Almost a century later, in 2016, the American Statistical Association released a statement on statistical significance and P values, which was followed by a conference on statistical inference in 2017. Now a special issue of the journal The American Statistician brings together 43 papers on the topic. The Nature commentary was released in parallel.
“We’re not advocating for an anything-goes situation in which weak evidence suddenly becomes strong evidence,” said Prof McShane. Rather, they’re saying scientists need to embrace uncertainty rather than trying to remove it.
“Statistics—that is, the field of statistics—isn’t about removing uncertainty; what it really is about is quantifying uncertainty,” he added. “If we could just appreciate that more and embrace uncertainty and live with it, I think we’d see people making less strong claims one way or another for positive or negative findings and instead having a more nuanced view of research findings.”
It won’t be easy to break the “worrisome circularity” that exists around statistical significance – it’s taught because it’s used and it’s used because it’s taught. But there’s a lot of support for retiring the concept, and there are plenty of alternatives being proposed. The authors believe the best methods will be specific to different fields rather than being generic.
“Overall, we should accept methodologic diversity – there is no magic alternative to significance testing, and no single statistical method suits all purposes,” said Prof Amrhein. “If we would learn to place less faith in results with small P values and not to dismiss results with larger P values as being necessarily zero, then we think we would see more honest and full reporting, less significance chasing, less publication bias, and less inflated effect sizes in the published literature.”
Spreading the word
The message resonated widely: 30 news outlets, 35 blogs and more than 18,000 tweets contributed to an Altmetric score of over 12,800 – the highest ever. While the team sent a few messages to contacts and on social media, it was the attention of prominent bloggers that really helped to get the message out.
“We have been absolutely overwhelmed by the response,” said Prof Amrhein. “We certainly expected some discussion, so it is very good that there is now an intense debate about how we want to draw and formulate our scientific conclusions.”
Their hope is that the discussion leads to lasting change and an end to the P value threshold and statistical significance.
“On one hand, history would show that this is a losing battle,” said Prof McShane. “On the other hand, it does seem like maybe something’s different this time. Maybe there’s a chance to finally put the nail in the coffin for good on this one, or at least make people aware of and think about alternative approaches to the analysis and interpretation of their data.”

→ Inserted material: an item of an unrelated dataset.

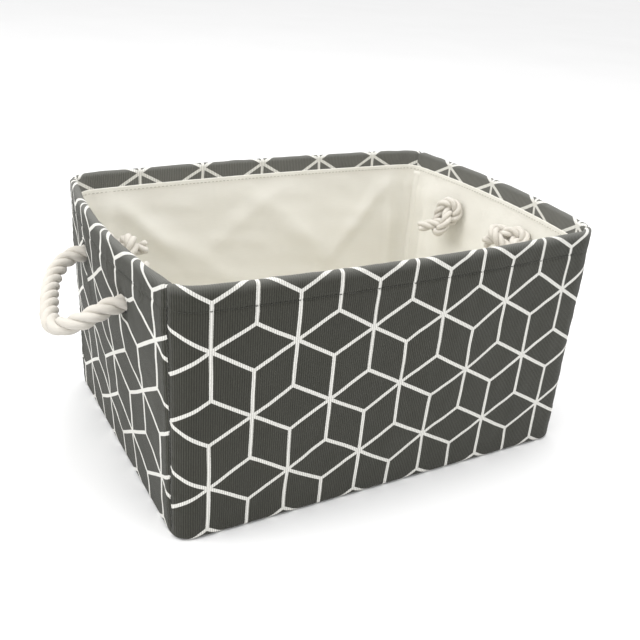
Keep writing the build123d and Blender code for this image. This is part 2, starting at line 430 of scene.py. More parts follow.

Prof McShane’s view on making a splash
“Pretty much everything we say in our article has been said for decades, if not a century. Obviously the message still needs to be heard because these errors are still very widespread. But we had no idea that it would generate this level of engagement and buzz, and that’s certainly not what we set out for. I think in general, a researcher’s focus should be on looking for the truth and publishing replicable findings. In some cases I think searching around for hot topics or to make a splash may actually be antithetical to the idea of finding the truth and publishing replicable findings. Single studies and single papers don’t prove anything definitively and we need to triangulate with many studies, many papers and different approaches before we make any firm conclusions.”